In the 1970s, the Art Knapp plant store at the northeast corner of Steveston Highway and No. 5 Road opened an amusement park and garden, known as Fantasy Gardens. The amusement park subsequently closed down in 2010.

In 1998, Ironwood Plaza was completed at the southwest corner of Steveston Highway and No. 5 Road by developer Westbank Projects, making it one of the company's first projects. The shopping centre brought in major anchor tenants, such as a branch of the Richmond Public Library, London Drugs, which operates their headquarters in the neighbourhood, and Save-On-Foods.

==Demographics==
The 2021 census found that English was spoken as mother tongue by 53.4% of the population. The next most common mother tongue language was Cantonese, spoken by 12.8% of the population, followed by Mandarin at 8.9%.

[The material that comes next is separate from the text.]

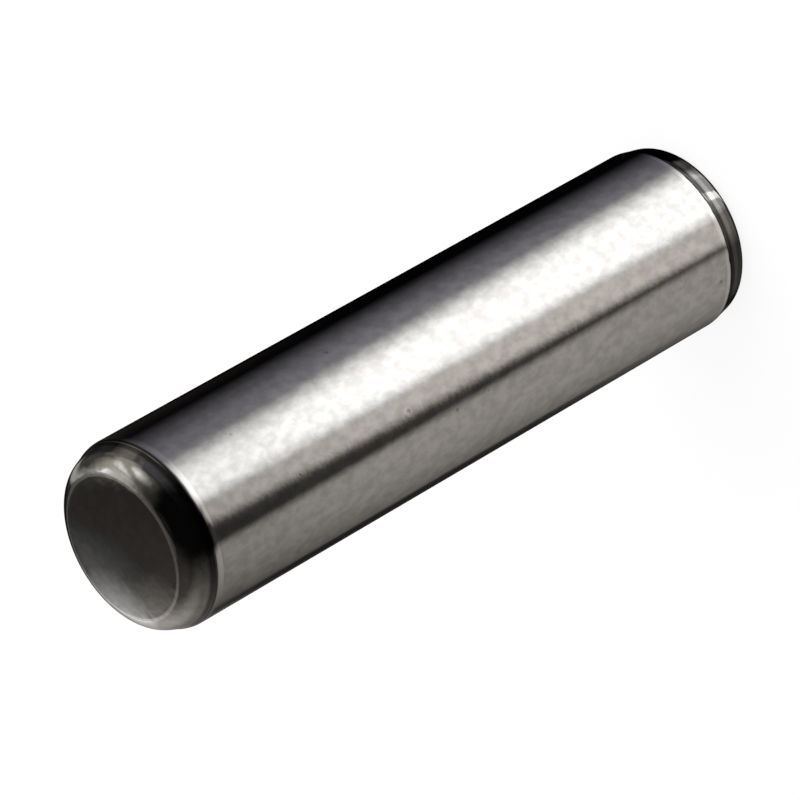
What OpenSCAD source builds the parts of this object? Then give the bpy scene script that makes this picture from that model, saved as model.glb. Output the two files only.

Panethnic groups in the Shellmont neighbourhood (2021)
| Panethnic group | 2021 |
%
| East Asian | 38.2% |
| European | 24.2% |
| Southeast Asian | 10.3% |
| South Asian | 20.3% |
| Middle Eastern | 2.3% |
| Latin American | 1.1% |
| African | 0.7% |
| Other/multiracial | 2.7% |
| Total population | 100% |
Note: Totals greater than 100% due to multiple origin responses

==Transportation==
Shellmont has a high reliance on vehicular travel with 77% of residents driving to work and 8.5% commuting as passengers. Public transit serves 10.1% of the population, while active options remain modest, with 2.4% walking and 0.8% cycling to their jobs.

===Public Transport===

Translink serves bus routes through Shellmont, providing the neighbourhood with direct connections to destinations within Richmond and to neighbouring cities like Delta and Surrey.

===Cycling===
Shellmont features a grid of designated bike routes that accommodate local commuting:
- East/West Connections: Williams and the Steveston Highway Multi-use Pathway.
- North/South Connections: Shell Road Trail, Horseshoe Slough Trail.

==Education==
The Shellmont area is home to two elementary schools:
- Kidd Elementary School
- Kingswood Elementary School
- Woodward Elementary School

As well as one secondary school:
- McNair Secondary School

==Parks and Recreation==
In addition to school neighbourhood parks, the Shellmont neighbourhood has access to the Shell Road Trail, the Gardens Agricultural Park, Agassiz Neighbourhood Park, Model Airplane Park, Woodwards Landing, Lee Slough, Horseshoe Slough Trail, and the South Dyke Trail. .

The neighbourhood is serviced by the nearby South Arm Community Centre in Broadmoor and Watermania in the Fraser Lands for recreation programming.